(CAD and scene scripts)

····················

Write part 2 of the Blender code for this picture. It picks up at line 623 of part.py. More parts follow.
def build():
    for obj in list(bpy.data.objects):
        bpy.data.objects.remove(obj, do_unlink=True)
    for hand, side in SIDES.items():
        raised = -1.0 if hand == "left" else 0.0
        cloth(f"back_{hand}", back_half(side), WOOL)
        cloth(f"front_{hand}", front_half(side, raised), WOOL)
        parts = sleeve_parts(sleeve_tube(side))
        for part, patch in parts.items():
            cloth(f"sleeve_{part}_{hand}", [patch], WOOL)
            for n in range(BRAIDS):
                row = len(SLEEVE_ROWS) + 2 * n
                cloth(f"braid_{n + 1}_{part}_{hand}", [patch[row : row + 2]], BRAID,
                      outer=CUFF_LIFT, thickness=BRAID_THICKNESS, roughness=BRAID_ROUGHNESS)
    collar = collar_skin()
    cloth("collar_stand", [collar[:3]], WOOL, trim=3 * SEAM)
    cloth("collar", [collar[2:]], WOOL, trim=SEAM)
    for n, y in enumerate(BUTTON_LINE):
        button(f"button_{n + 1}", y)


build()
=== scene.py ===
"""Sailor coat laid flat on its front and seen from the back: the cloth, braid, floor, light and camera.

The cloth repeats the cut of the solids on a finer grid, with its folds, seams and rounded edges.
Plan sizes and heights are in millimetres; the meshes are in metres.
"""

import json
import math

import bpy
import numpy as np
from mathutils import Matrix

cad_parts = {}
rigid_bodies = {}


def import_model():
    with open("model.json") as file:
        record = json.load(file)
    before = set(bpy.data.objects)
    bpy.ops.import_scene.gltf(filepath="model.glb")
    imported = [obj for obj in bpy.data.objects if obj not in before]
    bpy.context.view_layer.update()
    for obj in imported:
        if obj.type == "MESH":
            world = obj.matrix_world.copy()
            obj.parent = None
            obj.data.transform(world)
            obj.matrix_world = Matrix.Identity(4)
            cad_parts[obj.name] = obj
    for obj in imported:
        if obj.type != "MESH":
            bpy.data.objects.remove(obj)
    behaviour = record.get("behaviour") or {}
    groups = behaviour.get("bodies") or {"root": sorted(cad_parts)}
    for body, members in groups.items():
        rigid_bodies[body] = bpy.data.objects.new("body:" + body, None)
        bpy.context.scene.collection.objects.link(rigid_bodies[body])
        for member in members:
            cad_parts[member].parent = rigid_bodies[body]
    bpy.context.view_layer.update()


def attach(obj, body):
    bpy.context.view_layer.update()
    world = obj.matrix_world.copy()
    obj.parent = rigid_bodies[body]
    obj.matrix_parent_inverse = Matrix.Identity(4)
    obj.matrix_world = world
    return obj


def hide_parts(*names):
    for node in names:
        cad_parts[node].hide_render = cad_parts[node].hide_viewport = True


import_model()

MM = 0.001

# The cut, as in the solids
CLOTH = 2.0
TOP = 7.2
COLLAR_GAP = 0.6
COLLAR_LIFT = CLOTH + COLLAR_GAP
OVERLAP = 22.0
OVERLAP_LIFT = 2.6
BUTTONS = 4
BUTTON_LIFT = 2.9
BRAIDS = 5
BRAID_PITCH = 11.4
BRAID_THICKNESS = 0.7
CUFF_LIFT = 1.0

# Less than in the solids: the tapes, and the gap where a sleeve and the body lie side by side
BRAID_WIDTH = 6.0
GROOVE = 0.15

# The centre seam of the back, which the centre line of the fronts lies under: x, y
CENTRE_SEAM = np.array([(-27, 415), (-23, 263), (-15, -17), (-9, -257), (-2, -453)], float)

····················

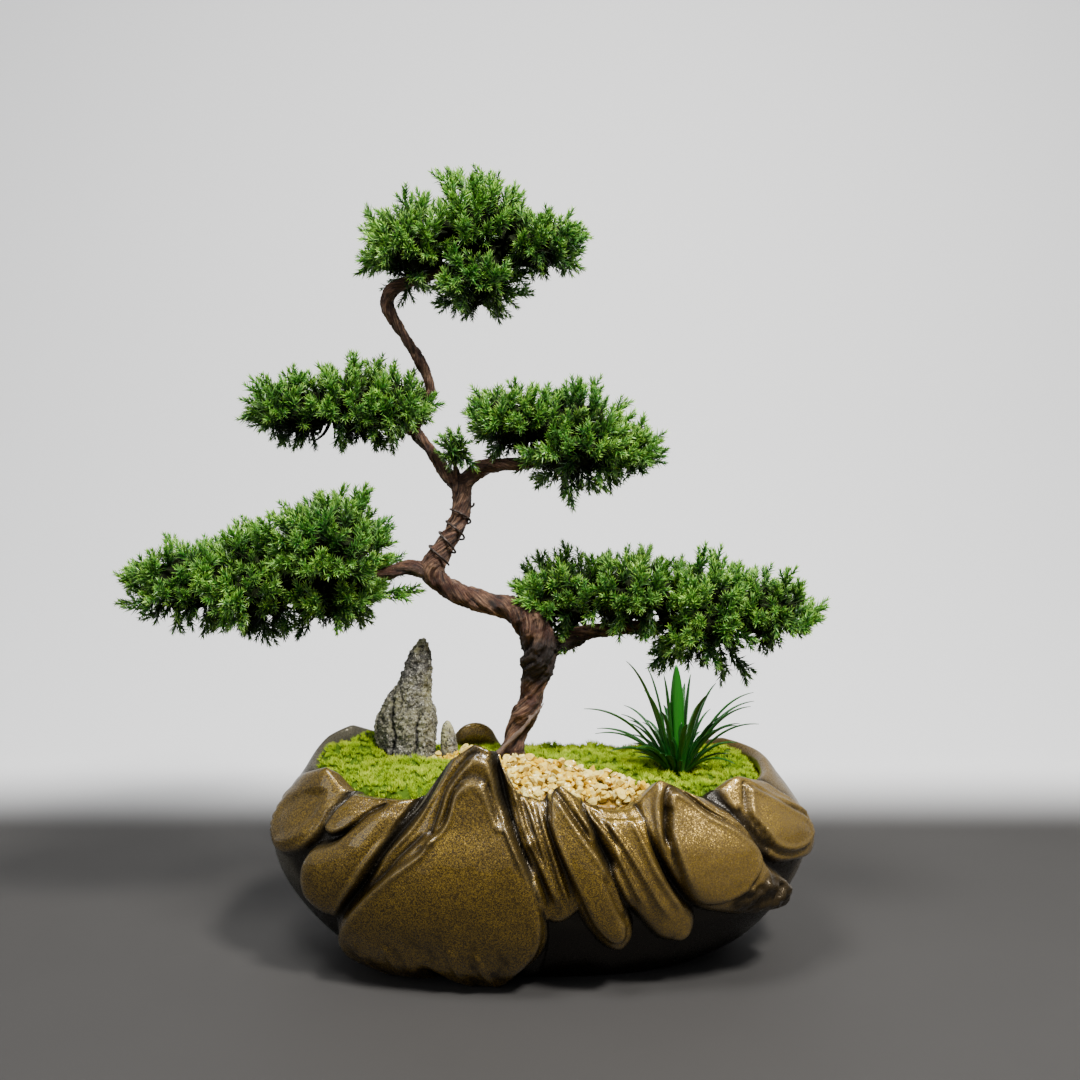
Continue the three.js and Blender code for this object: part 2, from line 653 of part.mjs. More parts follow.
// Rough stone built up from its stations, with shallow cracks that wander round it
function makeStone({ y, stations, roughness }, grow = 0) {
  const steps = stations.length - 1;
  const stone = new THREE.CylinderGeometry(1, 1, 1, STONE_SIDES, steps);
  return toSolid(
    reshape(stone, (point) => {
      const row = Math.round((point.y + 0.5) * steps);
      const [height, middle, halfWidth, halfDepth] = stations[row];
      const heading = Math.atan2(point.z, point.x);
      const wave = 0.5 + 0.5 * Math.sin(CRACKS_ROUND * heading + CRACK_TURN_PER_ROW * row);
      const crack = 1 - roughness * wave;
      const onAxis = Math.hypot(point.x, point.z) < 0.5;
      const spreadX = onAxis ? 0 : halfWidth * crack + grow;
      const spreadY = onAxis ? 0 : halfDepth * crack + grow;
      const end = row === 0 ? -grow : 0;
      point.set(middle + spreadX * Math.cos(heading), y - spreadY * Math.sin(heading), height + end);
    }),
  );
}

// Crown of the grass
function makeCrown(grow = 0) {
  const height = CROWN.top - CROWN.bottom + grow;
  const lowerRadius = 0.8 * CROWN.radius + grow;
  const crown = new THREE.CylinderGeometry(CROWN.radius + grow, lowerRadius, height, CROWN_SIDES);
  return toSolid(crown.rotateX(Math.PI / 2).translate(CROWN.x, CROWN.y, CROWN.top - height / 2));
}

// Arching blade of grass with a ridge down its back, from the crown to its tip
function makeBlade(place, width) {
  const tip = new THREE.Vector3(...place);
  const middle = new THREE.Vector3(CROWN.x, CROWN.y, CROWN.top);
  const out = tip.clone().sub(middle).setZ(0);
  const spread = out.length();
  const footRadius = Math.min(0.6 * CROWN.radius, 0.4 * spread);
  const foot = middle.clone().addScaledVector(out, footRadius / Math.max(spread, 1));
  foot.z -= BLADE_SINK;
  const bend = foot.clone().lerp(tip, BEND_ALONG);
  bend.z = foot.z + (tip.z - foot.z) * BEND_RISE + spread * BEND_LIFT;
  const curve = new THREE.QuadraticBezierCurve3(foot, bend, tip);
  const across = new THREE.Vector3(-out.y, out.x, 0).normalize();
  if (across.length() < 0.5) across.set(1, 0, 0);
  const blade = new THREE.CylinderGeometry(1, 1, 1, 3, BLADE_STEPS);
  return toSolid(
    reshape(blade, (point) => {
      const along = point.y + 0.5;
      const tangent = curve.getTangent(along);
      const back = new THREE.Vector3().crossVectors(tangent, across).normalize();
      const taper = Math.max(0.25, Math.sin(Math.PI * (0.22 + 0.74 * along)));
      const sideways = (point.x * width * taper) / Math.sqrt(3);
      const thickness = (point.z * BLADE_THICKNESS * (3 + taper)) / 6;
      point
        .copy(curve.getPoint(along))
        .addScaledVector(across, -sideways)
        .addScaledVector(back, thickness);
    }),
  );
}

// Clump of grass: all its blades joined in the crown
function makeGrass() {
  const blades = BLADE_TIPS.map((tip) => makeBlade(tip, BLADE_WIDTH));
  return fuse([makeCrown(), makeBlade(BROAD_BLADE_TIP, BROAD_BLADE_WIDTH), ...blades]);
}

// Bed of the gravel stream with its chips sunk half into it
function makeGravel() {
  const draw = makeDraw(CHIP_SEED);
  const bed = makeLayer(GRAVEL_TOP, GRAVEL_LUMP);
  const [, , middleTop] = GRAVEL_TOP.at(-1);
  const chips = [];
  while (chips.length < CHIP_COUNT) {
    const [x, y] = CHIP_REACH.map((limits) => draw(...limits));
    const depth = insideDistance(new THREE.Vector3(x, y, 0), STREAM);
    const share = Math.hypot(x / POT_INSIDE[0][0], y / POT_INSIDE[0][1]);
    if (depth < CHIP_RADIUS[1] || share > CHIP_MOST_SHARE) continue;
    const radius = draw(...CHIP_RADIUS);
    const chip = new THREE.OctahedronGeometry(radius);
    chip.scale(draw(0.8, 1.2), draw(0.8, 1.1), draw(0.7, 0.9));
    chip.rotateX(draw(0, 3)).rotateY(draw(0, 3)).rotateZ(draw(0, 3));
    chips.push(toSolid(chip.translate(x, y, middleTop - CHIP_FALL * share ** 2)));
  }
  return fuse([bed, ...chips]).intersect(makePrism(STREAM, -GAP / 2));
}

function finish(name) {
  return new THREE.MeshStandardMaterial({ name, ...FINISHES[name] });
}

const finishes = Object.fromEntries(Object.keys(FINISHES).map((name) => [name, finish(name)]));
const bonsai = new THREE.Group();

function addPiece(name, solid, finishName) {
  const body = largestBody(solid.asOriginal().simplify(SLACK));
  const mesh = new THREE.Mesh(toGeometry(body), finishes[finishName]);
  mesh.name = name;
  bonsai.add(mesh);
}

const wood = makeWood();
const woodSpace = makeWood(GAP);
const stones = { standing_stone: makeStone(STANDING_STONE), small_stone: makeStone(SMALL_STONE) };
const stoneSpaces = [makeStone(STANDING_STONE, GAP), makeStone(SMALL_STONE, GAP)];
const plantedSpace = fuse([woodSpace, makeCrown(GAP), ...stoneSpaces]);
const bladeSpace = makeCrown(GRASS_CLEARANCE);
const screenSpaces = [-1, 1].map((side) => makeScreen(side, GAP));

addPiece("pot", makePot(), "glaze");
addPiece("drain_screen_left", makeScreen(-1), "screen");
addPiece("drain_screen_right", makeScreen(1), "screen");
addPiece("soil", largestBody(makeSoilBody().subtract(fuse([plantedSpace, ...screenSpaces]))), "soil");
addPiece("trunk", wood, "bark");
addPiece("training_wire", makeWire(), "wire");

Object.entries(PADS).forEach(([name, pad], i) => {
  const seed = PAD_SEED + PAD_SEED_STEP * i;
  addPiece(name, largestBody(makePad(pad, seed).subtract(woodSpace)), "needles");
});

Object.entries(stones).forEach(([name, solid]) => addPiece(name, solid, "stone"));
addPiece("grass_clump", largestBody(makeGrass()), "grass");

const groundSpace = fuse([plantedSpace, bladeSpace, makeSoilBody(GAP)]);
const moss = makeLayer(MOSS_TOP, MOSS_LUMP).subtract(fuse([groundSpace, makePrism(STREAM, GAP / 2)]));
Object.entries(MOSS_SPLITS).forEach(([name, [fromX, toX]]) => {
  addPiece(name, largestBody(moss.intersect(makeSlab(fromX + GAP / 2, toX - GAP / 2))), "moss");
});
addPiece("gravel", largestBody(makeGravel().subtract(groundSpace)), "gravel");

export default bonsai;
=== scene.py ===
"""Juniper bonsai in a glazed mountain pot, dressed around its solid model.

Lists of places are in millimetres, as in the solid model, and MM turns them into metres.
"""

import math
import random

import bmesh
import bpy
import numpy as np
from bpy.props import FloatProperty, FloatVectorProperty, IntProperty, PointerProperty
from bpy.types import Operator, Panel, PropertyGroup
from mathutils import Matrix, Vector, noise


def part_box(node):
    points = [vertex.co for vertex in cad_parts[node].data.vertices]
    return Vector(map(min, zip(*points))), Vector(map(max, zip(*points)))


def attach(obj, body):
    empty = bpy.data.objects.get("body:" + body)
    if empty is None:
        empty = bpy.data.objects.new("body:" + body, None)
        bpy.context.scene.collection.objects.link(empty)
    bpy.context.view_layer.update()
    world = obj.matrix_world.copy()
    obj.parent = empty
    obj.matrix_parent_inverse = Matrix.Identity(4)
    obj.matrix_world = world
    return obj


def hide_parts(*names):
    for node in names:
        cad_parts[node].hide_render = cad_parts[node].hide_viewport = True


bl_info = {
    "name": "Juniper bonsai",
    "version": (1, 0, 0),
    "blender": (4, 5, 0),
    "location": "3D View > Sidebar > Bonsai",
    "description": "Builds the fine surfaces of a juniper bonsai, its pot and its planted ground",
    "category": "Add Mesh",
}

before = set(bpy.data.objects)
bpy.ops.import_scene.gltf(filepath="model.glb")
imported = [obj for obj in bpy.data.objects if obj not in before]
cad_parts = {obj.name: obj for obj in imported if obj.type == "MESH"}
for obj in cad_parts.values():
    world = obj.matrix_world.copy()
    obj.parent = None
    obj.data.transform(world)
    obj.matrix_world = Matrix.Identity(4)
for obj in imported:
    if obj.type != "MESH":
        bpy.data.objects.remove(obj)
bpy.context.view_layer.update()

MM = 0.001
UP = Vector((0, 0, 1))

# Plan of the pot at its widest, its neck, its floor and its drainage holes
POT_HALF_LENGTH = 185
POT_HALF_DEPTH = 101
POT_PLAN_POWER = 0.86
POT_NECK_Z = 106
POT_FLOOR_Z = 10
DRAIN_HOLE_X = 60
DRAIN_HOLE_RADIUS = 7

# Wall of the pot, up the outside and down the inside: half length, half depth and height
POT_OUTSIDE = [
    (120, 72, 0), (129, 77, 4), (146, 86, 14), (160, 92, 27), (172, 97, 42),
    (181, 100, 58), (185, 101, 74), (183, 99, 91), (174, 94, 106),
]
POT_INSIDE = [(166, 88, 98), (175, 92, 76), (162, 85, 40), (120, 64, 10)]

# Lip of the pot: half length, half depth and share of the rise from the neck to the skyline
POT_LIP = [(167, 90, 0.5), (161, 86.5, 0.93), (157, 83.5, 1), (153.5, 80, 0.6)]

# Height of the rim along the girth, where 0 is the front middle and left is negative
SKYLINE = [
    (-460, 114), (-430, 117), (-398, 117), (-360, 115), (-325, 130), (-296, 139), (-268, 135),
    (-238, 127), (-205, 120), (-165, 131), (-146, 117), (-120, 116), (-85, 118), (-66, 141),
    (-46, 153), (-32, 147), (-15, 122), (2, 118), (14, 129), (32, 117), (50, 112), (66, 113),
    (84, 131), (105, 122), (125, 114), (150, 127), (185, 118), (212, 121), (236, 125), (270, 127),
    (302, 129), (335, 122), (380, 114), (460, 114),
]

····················

» **Required work**: The word "code" may appear on some lines of these records; state how many such lines there are, and nothing else.

» **Solution below**: 2